● **Problem requirements**
Give again, word for word, each line from the top of the listing through the line that holds "they turn on.".

★ ★ ★ ★ ★ ★ ★

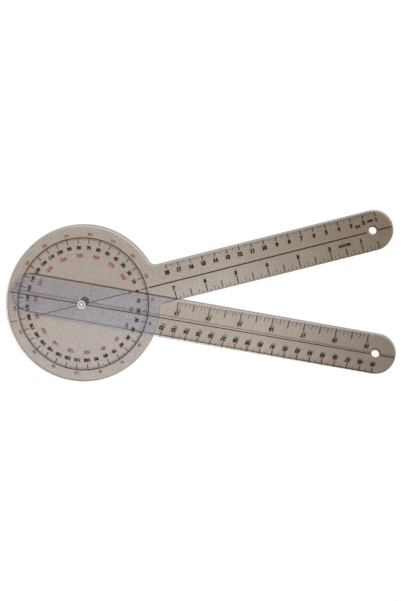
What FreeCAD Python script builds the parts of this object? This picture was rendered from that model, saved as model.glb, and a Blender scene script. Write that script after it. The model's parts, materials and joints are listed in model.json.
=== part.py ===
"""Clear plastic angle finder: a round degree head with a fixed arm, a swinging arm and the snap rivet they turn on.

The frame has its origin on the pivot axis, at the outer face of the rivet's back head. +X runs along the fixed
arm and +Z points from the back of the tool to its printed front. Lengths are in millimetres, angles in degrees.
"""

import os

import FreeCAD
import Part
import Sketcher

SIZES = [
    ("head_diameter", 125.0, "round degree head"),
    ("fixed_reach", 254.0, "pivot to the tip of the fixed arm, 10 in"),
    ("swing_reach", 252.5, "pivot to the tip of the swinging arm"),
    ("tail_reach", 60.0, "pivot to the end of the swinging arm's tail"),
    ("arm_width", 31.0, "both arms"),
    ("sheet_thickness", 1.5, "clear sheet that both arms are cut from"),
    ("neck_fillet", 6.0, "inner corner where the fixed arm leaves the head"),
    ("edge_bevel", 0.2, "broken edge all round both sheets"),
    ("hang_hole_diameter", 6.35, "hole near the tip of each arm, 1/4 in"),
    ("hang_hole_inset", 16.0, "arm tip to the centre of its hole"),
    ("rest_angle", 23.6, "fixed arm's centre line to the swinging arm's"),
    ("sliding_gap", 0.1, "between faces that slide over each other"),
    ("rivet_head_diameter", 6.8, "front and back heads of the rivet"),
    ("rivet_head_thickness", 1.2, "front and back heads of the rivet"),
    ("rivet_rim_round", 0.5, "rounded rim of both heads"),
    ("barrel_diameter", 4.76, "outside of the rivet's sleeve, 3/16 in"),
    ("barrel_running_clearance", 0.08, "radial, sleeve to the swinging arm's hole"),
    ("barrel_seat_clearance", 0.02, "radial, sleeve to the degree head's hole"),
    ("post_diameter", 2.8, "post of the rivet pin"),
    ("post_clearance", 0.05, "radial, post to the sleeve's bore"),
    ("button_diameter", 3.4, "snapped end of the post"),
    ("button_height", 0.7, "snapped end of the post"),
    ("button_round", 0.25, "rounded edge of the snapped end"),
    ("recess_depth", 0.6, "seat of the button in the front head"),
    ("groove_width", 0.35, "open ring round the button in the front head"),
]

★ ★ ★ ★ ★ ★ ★

● **Correct response**
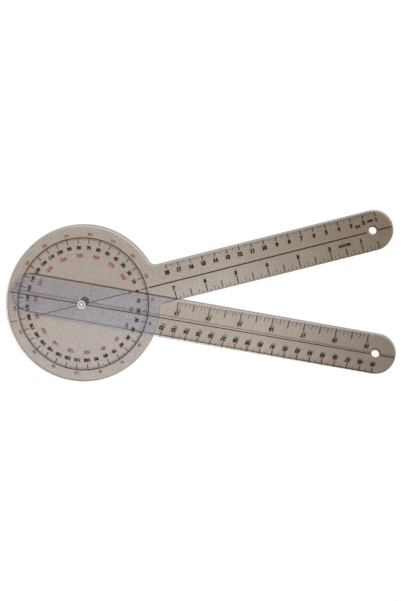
What FreeCAD Python script builds the parts of this object? This picture was rendered from that model, saved as model.glb, and a Blender scene script. Write that script after it. The model's parts, materials and joints are listed in model.json.
=== part.py ===
"""Clear plastic angle finder: a round degree head with a fixed arm, a swinging arm and the snap rivet they turn on.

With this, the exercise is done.